**Problem to work on:** Check each line below for the word "with", and copy those that have it.

**Records for processing:**

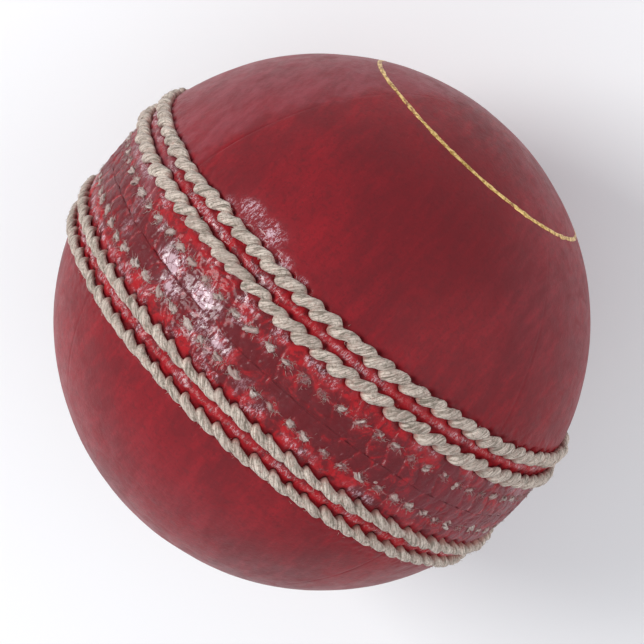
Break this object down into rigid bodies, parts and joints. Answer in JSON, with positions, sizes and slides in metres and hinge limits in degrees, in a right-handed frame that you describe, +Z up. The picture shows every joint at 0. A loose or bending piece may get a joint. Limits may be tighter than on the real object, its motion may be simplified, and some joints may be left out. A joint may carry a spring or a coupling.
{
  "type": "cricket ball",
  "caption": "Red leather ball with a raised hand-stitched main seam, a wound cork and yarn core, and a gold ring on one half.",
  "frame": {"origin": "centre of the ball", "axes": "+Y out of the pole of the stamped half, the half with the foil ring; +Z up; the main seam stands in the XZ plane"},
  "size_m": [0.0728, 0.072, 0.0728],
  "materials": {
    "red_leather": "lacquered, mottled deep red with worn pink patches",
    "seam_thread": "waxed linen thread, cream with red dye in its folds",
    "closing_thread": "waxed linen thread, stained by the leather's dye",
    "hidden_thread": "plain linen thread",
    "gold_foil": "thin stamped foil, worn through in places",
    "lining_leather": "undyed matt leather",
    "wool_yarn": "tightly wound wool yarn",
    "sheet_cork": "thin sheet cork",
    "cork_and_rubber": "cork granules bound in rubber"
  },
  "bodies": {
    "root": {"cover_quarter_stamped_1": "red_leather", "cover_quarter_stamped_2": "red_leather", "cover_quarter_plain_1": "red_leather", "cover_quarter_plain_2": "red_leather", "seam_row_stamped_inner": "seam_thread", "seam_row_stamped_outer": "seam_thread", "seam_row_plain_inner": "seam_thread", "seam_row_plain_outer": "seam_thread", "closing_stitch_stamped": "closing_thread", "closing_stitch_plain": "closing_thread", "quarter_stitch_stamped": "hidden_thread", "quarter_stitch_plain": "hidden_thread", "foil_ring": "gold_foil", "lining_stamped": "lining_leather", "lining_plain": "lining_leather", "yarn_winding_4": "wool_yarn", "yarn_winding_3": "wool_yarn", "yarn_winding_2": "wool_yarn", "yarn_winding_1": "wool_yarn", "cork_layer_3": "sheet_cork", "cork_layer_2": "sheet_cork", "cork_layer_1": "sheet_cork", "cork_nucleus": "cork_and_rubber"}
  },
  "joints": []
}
==
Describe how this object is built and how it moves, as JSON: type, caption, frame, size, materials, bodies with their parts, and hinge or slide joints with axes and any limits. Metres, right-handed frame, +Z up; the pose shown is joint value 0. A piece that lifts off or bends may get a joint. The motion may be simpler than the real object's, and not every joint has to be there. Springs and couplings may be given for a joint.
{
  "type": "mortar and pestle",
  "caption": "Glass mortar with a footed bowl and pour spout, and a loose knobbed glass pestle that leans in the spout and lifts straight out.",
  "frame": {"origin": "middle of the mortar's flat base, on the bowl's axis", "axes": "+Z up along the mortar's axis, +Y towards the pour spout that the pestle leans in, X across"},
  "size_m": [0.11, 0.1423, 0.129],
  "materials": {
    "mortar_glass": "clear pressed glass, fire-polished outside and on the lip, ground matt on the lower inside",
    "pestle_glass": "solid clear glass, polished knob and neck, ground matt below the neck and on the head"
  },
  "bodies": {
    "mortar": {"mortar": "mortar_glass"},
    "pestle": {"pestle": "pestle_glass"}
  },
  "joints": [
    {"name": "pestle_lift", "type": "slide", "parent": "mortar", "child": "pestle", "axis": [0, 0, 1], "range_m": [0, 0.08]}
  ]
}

**Result of this exercise:**
Break this object down into rigid bodies, parts and joints. Answer in JSON, with positions, sizes and slides in metres and hinge limits in degrees, in a right-handed frame that you describe, +Z up. The picture shows every joint at 0. A loose or bending piece may get a joint. Limits may be tighter than on the real object, its motion may be simplified, and some joints may be left out. A joint may carry a spring or a coupling.
  "caption": "Red leather ball with a raised hand-stitched main seam, a wound cork and yarn core, and a gold ring on one half.",
  "frame": {"origin": "centre of the ball", "axes": "+Y out of the pole of the stamped half, the half with the foil ring; +Z up; the main seam stands in the XZ plane"},
    "red_leather": "lacquered, mottled deep red with worn pink patches",
    "seam_thread": "waxed linen thread, cream with red dye in its folds",
Describe how this object is built and how it moves, as JSON: type, caption, frame, size, materials, bodies with their parts, and hinge or slide joints with axes and any limits. Metres, right-handed frame, +Z up; the pose shown is joint value 0. A piece that lifts off or bends may get a joint. The motion may be simpler than the real object's, and not every joint has to be there. Springs and couplings may be given for a joint.
  "caption": "Glass mortar with a footed bowl and pour spout, and a loose knobbed glass pestle that leans in the spout and lifts straight out.",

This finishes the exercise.